Deke’s concluding recommendation that barbershop should find its future by putting four black boys together and letting them get on with it typified the underlying essentialism of his narrative. It’s a solution that imagines racial characteristics to be inborn and natural, rather than acquired and refined. I note that the four black women attending HU on the Red Caps scholarship were there primarily to learn rather than teach. (That they also spread insight is a side-effect we should be grateful for, not expect.) It’s also a solution that makes the people who have been excluded responsible for fixing those who excluded them.

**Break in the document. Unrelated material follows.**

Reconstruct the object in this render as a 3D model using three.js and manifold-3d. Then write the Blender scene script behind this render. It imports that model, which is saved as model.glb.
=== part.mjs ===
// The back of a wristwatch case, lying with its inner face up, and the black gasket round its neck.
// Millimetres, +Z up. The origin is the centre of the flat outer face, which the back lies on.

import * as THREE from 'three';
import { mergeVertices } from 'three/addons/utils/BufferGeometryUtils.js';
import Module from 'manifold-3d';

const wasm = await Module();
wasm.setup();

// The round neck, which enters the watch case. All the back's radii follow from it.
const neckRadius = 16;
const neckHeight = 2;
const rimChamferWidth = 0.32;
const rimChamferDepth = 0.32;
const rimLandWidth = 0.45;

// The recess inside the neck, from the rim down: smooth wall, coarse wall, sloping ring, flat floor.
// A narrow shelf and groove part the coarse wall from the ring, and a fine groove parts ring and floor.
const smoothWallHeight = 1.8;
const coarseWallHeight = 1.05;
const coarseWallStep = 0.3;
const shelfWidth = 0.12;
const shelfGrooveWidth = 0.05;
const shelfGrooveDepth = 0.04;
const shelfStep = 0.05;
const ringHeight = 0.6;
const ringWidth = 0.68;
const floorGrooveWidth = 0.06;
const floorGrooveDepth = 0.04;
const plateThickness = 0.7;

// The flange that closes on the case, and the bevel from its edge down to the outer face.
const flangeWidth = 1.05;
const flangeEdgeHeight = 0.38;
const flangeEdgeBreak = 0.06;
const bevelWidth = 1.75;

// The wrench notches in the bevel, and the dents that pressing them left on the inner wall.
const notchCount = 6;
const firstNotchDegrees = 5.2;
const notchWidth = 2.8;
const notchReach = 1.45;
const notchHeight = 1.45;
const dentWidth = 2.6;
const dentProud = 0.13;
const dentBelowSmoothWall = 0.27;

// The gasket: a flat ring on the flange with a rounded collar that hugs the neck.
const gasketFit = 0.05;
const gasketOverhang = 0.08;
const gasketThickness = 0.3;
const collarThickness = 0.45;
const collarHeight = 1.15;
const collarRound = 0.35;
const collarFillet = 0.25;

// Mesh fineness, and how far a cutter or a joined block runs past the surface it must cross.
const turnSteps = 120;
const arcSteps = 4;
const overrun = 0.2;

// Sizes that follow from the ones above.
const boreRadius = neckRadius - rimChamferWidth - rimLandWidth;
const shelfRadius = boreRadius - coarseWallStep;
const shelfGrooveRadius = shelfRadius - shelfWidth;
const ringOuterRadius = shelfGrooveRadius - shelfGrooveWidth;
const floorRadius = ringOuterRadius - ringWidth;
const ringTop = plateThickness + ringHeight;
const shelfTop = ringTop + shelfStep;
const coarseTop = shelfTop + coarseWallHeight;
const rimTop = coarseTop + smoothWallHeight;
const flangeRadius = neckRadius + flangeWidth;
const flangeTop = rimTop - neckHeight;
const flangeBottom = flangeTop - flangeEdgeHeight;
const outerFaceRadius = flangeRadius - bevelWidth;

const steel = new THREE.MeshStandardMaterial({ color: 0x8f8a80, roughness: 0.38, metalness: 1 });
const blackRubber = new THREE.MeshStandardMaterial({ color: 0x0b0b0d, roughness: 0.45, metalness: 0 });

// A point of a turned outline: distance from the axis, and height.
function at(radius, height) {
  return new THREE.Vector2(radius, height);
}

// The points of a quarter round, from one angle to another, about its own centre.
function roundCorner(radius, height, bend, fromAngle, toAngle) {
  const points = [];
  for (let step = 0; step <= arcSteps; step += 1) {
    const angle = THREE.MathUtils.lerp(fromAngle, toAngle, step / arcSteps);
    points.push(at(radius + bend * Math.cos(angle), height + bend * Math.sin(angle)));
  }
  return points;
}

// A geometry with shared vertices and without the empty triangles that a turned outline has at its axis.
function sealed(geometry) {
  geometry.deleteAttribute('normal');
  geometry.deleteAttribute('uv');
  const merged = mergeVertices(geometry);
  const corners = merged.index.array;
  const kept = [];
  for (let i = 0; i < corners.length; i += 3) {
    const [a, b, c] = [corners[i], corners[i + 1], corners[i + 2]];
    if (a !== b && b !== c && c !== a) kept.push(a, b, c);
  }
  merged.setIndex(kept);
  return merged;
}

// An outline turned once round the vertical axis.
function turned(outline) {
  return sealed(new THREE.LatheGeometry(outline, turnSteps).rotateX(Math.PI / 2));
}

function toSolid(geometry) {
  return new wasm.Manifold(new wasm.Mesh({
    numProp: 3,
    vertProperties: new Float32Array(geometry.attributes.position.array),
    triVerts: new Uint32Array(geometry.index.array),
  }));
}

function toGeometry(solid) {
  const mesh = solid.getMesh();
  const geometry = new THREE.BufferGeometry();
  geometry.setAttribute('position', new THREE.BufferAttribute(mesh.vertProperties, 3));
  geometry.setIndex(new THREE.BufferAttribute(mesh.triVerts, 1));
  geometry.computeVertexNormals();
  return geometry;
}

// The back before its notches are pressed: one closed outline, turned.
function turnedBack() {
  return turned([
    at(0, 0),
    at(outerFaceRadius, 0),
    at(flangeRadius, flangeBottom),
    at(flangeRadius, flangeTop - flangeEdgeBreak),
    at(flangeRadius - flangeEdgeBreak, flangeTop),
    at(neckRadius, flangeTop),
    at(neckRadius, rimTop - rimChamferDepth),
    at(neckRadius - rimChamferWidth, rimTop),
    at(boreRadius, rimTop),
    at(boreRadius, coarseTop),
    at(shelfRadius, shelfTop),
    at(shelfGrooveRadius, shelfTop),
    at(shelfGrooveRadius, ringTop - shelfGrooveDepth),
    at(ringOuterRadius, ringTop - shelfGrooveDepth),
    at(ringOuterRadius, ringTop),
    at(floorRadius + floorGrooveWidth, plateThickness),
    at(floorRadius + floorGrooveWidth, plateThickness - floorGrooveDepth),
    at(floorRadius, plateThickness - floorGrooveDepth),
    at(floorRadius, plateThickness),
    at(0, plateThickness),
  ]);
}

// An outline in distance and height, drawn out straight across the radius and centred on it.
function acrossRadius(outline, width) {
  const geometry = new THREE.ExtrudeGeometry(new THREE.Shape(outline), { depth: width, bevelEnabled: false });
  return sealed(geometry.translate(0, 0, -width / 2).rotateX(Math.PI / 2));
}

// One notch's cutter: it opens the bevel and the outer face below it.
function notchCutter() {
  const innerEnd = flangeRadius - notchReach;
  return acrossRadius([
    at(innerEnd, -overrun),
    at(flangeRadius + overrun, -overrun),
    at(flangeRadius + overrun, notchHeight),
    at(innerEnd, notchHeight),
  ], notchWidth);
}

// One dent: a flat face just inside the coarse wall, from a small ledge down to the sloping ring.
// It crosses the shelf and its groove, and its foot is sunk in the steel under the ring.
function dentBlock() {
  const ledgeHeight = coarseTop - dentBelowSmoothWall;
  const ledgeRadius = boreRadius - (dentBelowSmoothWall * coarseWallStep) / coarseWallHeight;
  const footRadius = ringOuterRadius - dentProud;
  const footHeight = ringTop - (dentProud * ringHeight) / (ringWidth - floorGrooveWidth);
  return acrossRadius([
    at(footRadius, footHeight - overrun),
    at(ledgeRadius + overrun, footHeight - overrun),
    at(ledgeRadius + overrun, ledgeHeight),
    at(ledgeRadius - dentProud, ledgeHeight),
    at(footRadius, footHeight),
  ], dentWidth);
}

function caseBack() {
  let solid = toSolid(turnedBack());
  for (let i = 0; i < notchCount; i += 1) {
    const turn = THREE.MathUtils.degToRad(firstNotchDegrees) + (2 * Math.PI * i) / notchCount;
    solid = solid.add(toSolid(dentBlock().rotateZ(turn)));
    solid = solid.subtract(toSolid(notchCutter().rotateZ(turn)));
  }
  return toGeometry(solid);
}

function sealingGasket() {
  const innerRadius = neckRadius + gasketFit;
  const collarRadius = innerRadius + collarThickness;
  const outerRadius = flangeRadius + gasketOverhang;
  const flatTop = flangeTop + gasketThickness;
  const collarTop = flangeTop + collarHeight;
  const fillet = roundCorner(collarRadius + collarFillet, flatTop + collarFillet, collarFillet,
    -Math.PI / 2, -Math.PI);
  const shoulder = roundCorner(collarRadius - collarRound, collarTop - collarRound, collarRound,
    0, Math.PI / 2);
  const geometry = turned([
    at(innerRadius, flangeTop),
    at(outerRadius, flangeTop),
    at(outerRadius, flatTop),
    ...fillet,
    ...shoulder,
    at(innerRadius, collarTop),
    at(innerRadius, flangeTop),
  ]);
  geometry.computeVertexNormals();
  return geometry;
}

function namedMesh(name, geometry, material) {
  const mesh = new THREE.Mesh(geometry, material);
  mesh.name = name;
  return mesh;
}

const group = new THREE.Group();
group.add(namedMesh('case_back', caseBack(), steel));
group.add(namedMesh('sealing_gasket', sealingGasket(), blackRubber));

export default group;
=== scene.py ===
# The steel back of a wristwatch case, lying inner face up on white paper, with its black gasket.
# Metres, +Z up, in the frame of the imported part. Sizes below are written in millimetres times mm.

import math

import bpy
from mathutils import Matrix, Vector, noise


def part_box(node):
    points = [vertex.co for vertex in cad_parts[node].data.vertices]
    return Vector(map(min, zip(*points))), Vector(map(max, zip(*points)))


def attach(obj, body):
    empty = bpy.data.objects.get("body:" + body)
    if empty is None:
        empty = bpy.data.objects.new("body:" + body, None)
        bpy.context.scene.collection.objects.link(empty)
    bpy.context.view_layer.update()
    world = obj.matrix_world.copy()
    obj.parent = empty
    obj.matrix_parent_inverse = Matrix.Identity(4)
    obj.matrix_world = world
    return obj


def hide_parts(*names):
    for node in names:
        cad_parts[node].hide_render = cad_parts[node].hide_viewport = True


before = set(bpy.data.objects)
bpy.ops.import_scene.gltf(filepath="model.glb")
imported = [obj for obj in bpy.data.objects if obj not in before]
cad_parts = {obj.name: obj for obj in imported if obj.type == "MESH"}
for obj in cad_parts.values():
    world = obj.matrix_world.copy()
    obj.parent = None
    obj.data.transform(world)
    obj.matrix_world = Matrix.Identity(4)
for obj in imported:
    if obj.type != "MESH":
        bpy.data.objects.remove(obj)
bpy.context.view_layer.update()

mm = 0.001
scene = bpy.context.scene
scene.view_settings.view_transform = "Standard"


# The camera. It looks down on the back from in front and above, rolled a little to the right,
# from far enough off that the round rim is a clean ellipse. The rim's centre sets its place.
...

His underlying message, that finding ways to develop a healthier interaction between musical traditions will be good for both the artform and its participants, remains one that we can all get behind. But, you know, it’s one that the BHS is already in some ways committed to. I was left with an overall feeling that this address came two years too late. It felt like one that should have paved the way for the society’s Strategic Vision. Arriving instead a year in its wake, its radicalism was somewhat blunted.
The uncomfortable truths he articulated about barbershop’s more peculiar habits and their effect on accessibility remain ones useful to pique the genre’s adherents. And there are stories to be told of how musical practices and the social politics of race have interacted over the past century. But the social analysis needs to be as astute as the musical insights for those stories really to hang together. As it is, I’m left more uncomfortable that a narrative that attempts to heal social division may have served to reinscribe it.
* I say that, though I have noticed in recent times that the escalation of embellishment is starting to get people’s feet tangled up in the rhythmic flow again. At a tangent, this is where the Music Category’s remit to assess ‘song and arrangement as performed’ gets really interesting, as it is so often arranging devices that either help or hinder the performers.